A team from the Centre of Energy Research (Topology in Nanostructures, Momentum research group), Budapest, Hungary and at HZB has now examined the surface of multilayer RG samples under a scanning tunnelling microscope for the first time. They could precisely map the band structure and electronic properties and discovered unexpectedly rich many-body ground states. They also worked on various models of quantum physics in order to understand hidden processes and interactions in the samples.
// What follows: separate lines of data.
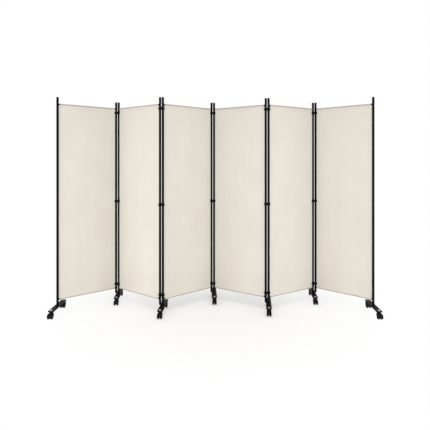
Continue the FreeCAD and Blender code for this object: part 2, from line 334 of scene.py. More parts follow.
@dataclass(frozen=True)
class PowderCoat(HardFinish):
    """Polyester powder coat, sprayed dry and baked on steel.

    It flows out to a satin film with a slight orange peel, which breaks the highlights along the tubes.
    Handling leaves a few paler rubs.
    """

    name: str = "black_powder_coat"
    colour: str = "#070708"
    patch_colour: str = "#0E0E0F"
    patch_mm: float = 45.0
    patch_detail: float = 6.0
    patch_range: tuple[float, float] = (0.56, 0.78)
    gloss_in_patches: bool = False
    relief_mm: float = 1.8
    relief_detail: float = 1.0
    relief_depth_mm: float = 0.03
    relief_strength: float = 0.35
    roughness_range: tuple[float, float] = (0.375, 0.45)
    specular: float = 0.06


@dataclass(frozen=True)
class MouldedNylon(HardFinish):
    """Black nylon, injection moulded against a spark-eroded tool.

    The fine texture of the tool gives a matt, slightly grey black, and dust settles unevenly in it.
    """

    name: str = "black_moulded_nylon"
    colour: str = "#09090A"
    patch_colour: str = "#151516"
    patch_mm: float = 9.0
    patch_detail: float = 4.0
    patch_range: tuple[float, float] = (0.45, 0.8)
    relief_mm: float = 0.7
    relief_depth_mm: float = 0.05
    roughness_range: tuple[float, float] = (0.55, 0.75)
    specular: float = 0.1


@dataclass(frozen=True)
class ZincPlate(HardFinish):
    """Bright zinc, barrel-plated on turned steel.

    A pale metal with a faint blue cast and cloudy patches where the plating tumbled against its neighbours.
    """

    name: str = "bright_zinc_plate"
    colour: str = "#D6D9DC"
    patch_colour: str = "#B6BABE"
    patch_mm: float = 6.0
    patch_detail: float = 3.0
    roughness_range: tuple[float, float] = (0.22, 0.42)
    metallic: float = 1.0


@dataclass
class Finishes:
    """Every finish of the screen, made once and shared."""

    cloth: Material = field(default_factory=WovenPolyester().build)
    # the darker cloth round each rod: painted shade along the pocket's round, partly the dark rod showing
    # through the cloth
    pocket: Material = field(default_factory=WovenPolyester(
        name="cream_polyester_painted_pocket_shade", colour="#B9B1A3", slub_colour="#AFA797"
    ).build)
    thread: Material = field(default_factory=WovenPolyester(
        name="sewing_thread", colour="#DAD3C5", slub_colour="#CFC6B6", thread_mm=0.6
    ).build)
    post: Material = field(default_factory=PowderCoat().build)
    foot: Material = field(default_factory=PowderCoat(
        name="black_powder_coat_feet", colour="#0A0A0B", patch_colour="#151516",
        roughness_range=(0.475, 0.55), specular=0.08
    ).build)
    nylon: Material = field(default_factory=MouldedNylon().build)
    wheel: Material = field(default_factory=MouldedNylon(
        name="black_wheel_nylon", colour="#111112", patch_colour="#232221", roughness_range=(0.45, 0.65)
    ).build)
    zinc: Material = field(default_factory=ZincPlate().build)


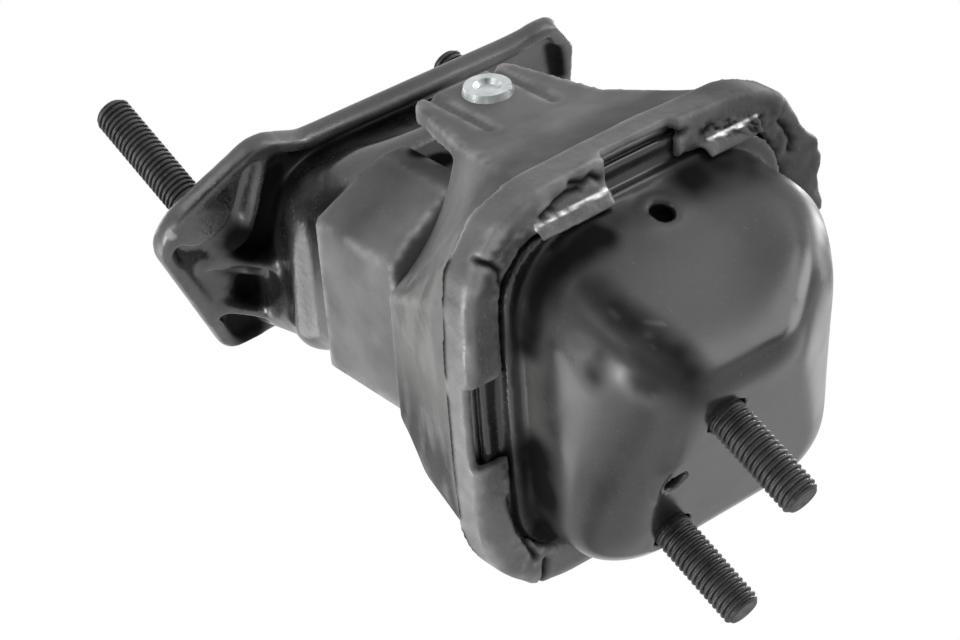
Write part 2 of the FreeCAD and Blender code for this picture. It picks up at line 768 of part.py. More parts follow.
# Fluid track levels along the body axis
track_split = flange_face - track_lower_height
track_top = track_split - track_upper_height
decoupler_roof = track_split - decoupler_thickness / 2 - decoupler_clearance
decoupler_floor = track_split + decoupler_thickness / 2 + decoupler_clearance
diaphragm_bead_height = cup_step_height - cup_sheet - stack_face
lower_stud_places = (
    (lower_stud_spacing / 2, 0.0),
    (-lower_stud_spacing / 2, 0.0),
)

pieces = {
    "upper_bracket": make_bracket(),
    "upper_stud_front": make_upper_stud(*upper_stud_places[0]),
    "upper_stud_rear": make_upper_stud(*upper_stud_places[1]),
    "snubber_sleeve": make_sleeve(),
    "rubber_spring": make_spring(),
    "crimped_housing": in_body(make_housing()),
    "rubber_shield": in_body(make_shield()),
    "shield_rivet": in_body(make_rivet()),
    "track_upper": in_body(make_track_upper()),
    "track_lower": in_body(make_track_lower()),
    "decoupler_disc": in_body(make_decoupler()),
    "diaphragm": in_body(make_diaphragm()),
    "lower_cup": make_cup(),
    "lower_stud_front": make_lower_stud(*lower_stud_places[0]),
    "lower_stud_rear": make_lower_stud(*lower_stud_places[1]),
}
for name, shape in pieces.items():
    shape.exportStep("parts/" + name + ".step")
    box_of = shape.BoundBox
    print(name, shape.isValid(), len(shape.Solids), round(shape.Volume), "mm3",
          "%.1f..%.1f %.1f..%.1f %.1f..%.1f" % (box_of.XMin, box_of.XMax, box_of.YMin,
                                               box_of.YMax, box_of.ZMin, box_of.ZMax))
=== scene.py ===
# %% [markdown]
# # Hydraulic engine mount: the looks
#
# The CAD model gives every piece its size and place. This scene dresses those pieces:
# paint, rubber, plated steel, rolled threads and the rough hand of the crimping press.
# The scene works in metres, in the same frame as the CAD model. Places that are given one by one
# are written in millimetres, as on a drawing, and are turned into metres where they are used.

# %% Set-up
import math

import bmesh
import bpy
import numpy as np
from mathutils import Matrix, Vector, noise


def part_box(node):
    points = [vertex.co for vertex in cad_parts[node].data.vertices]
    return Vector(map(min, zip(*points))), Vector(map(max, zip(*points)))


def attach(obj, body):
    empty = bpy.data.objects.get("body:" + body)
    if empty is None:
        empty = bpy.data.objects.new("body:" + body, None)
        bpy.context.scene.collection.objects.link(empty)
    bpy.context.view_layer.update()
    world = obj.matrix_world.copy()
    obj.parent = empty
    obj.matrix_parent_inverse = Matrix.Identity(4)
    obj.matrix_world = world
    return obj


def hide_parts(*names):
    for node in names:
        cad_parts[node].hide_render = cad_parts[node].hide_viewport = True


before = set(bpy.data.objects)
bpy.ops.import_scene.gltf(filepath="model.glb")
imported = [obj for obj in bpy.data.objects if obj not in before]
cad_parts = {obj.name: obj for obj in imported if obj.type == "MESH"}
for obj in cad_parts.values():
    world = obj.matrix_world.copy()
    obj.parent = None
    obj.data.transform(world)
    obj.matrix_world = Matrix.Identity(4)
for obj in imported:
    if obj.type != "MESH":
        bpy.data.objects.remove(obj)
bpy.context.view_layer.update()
scene = bpy.context.scene
MM = 0.001
print("CAD nodes:", len(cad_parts))

# %% [markdown]
# ## Camera
#
# The picture looks up at the mount from below its lower studs, with a long lens,
# so parallel edges stay almost parallel. The camera is rolled to lay the part across the frame.
# Standard view keeps a material's grey about as it is written.

# %% Camera
camera_data = bpy.data.cameras.new("camera")
camera_data.lens = 106.54
camera_data.sensor_width = 36
camera = bpy.data.objects.new("camera", camera_data)
camera.location = (0.51133, -0.35918, -0.19294)
camera.rotation_euler = [math.radians(a) for a in (118.786, 37.647, 74.769)]
scene.collection.objects.link(camera)
scene.camera = camera
scene.view_settings.view_transform = "Standard"
print("camera distance:", round(camera.location.length, 3))

# %% [markdown]
# ## Studio
#
# The mount is shown in a white room. A large soft panel on each side draws the long pale bands
# on the cup's bends; the weaker ones fill the front, the back and the top.

# %% Soft panels
PART_MIDDLE = Vector((-0.02, 0.02, 0.06))


def soft_panel(name, place, side, watts):
    """A square lamp that faces the middle of the part."""
    lamp = bpy.data.lights.new(name, "AREA")
    lamp.size = side
    lamp.energy = watts
    panel = bpy.data.objects.new(name, lamp)
    panel.location = place
    panel.rotation_euler = (PART_MIDDLE - Vector(place)).to_track_quat("-Z", "Y").to_euler()
    scene.collection.objects.link(panel)
    return watts


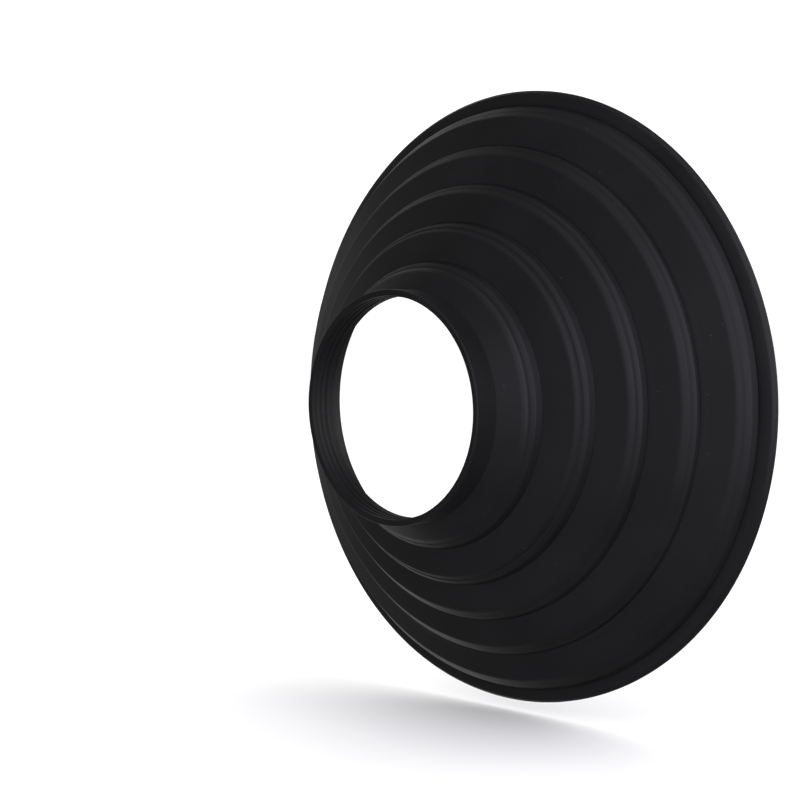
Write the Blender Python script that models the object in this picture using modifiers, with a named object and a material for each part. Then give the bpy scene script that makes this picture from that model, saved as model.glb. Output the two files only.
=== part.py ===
"""Collapsible silicone lens hood: a stepped cone that grips a lens barrel and folds back stage by stage.

Frame: metres, +Z up. The optical axis is +Y, the mouth opens towards +Y, and the origin is the
centre of the collar's rear opening. Every piece is a ring turned about the optical axis, so each
outline below is a closed loop of (radius, distance along +Y) in millimetres, at the +X side.

Run it with: blender --background --python part.py
"""

import math

import bpy

MM = 0.001
STEPS = 64  # flats round each turned piece
GAP = 0.3  # between pieces that touch on the moulding
SMOOTH_BELOW = math.radians(40)

# Collar: the sleeve that is stretched over the lens barrel.
CUFF_BORE_R = 35.8
CUFF_OUTER_R = 38.2
CUFF_LENGTH = 8.9
EDGE_BREAK = 0.4

# Five fold rings, each the same section, one step outwards and forwards of the last.
RING_COUNT = 5
RING_STEP_R = 13.0
RING_STEP_Y = 10.0
FIRST_CREASE_R = 47.4  # the foot of ring 1's steep outer wall
FIRST_CREASE_Y = 20.4
RING_WIDTH = 3.4  # radial reach of a ring's section
RING_HEIGHT = 6.3  # its reach along the axis

# Thin wall of the neck, the webs and the flange, measured along the axis.
WALL = 1.5

# Mouth.
RIM_R = 105.0
RIM_Y = 63.0
BEAD_INNER_R = 103.2
BEAD_REACH = 1.3  # the bead's front face stands this far ahead of its widest circle


def crease(ring):
    """Foot of a ring's outer wall, where the next web starts."""
    return (
        FIRST_CREASE_R + RING_STEP_R * (ring - 1),
        FIRST_CREASE_Y + RING_STEP_Y * (ring - 1),
    )


def shoulder(ring):
    """Inner corner of a ring, where the web before it ends."""
    r, y = crease(ring)
    return r - RING_WIDTH, y - RING_HEIGHT


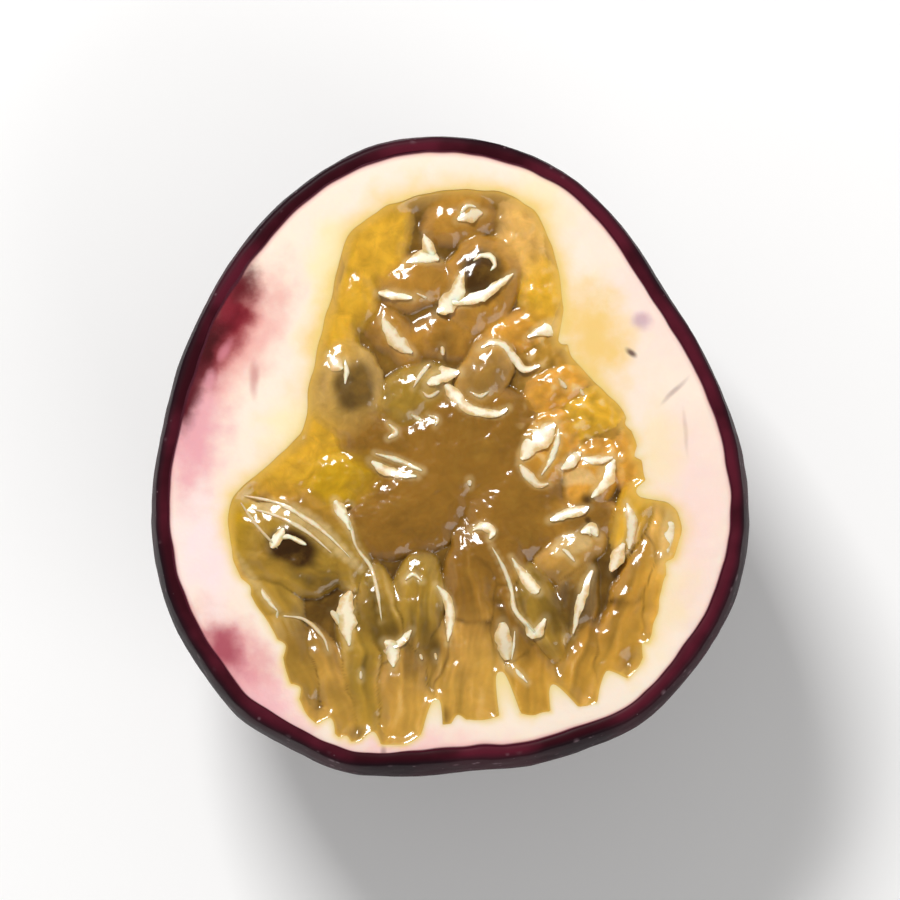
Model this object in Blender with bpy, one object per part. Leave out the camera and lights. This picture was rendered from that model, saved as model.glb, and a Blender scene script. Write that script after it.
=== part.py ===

Link between graphene-systems and quantum magnets

“The interesting thing about rhombohedral graphite is that this material also has so-called spin edge states, which occur in quantum magnets. The work thus connects two major areas of condensed matter: graphene-based systems and quantum magnets,” says Dr Imre Hagymási, first author of the paper, which has now appeared in Science Advances.

Rhombohedrical graphene as a tunable platform

The study offers new insights into the interplay between topology and many-body physics and thus the chance to shed light on the physics in quantum magnets. At present, even simple quantum magnets are not fully understood. Yet quantum magnets also play a role in highly topical issues such as high-temperature cuprate superconductors. RG offers an alternative platform for the study of such correlated phenomena. A platform that is tunable by electric fields, strain, etc. and has a very simple crystal structure compared to other correlated materials. “These results are really helpful for the whole research field,” says Hagymási.

*Note: Graphene is strictly one layer whereas the arrangement of graphene layers can be called graphite.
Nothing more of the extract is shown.